Décidément, cette visite de Tebboune en France ne bénéficie bon d’un bon alignement des planètes puisqu’à chaque fois un évènement vient de perturber sa préparation qui n’avance d’ailleurs pas.
Aucune date précise n’a été fixée et quand il a été interrogé mercredi 3 mai lors d’une rencontre les directeurs des médias, le président Tebboune ne s’est étalé sur cette visite.
Alger furieuse contre les députés macronistes du Parlement européen
Depuis le vote de la résolution jeudi 11 mai, aucune source officielle française n’a commenté cette décision du Parlement Européen.
On sait que chaque événement peut mettre le feu aux poudres à la relation franco-algérienne qui se relève à peine des épisodes de tension de l’automne 2021 ou encore de l’affaire Amira Bouraoui.
La France a peiné à regagner la confiance algérienne.

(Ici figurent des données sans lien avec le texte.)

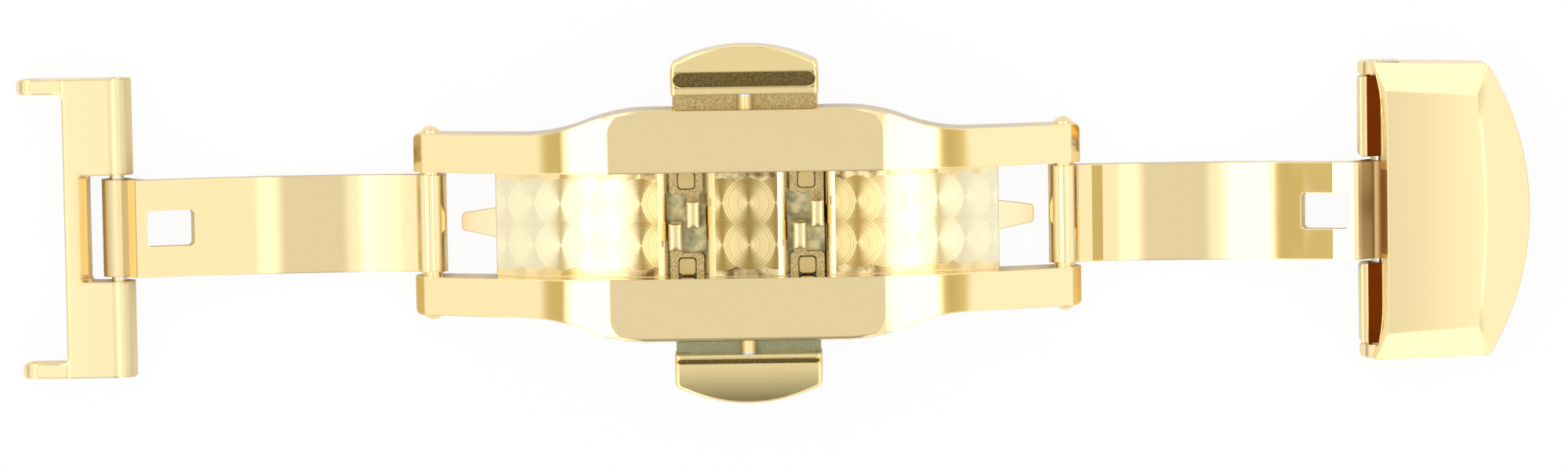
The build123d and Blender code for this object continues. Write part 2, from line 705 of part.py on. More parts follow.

Elle a mis en place plusieurs leviers pour y parvenir comme la visite « réussie » d’Emmanuel Macron en Algérie en août 2022, la levée des restrictions de visa ou encore la mise en place d’une commission mixte d’historiens algériens et français pour travailler sur la colonisation et l’indépendance de l’Algérie.
La première réunion s’est tenue le 19 avril dernier, preuve que les promesses françaises se sont concrétisées avant la venue de Abdelmadjid Tebboune.
Cette résolution avait déjà été présentée au Parlement Européen, puis retirée de l’agenda de l’instance européenne. Elle revient dans un timing très délicat.
Emmanuel Macron se retrouve avec une épine dans le pied. Tout d’abord parce qu’il n’a pas pu anticiper cette dénonciation de l’Algérie de la part du Parlement Européen. Mais aussi parce qu’une grande partie d’élus du bord présidentiel ont soutenu la résolution.
Ce qui pourrait laisser penser du côté d’Alger à un double jeu de pouvoir, d’un côté la diplomatie officielle française qui tente tout pour relancer cette relation franco-algérienne, mais de l’autre que les élus français et européens essayent de sauver l’image européenne et française sur la question des droits fondamentaux en Algérie et d’une façon générale dans le monde, dans un contexte marqué par la guerre en Ukraine.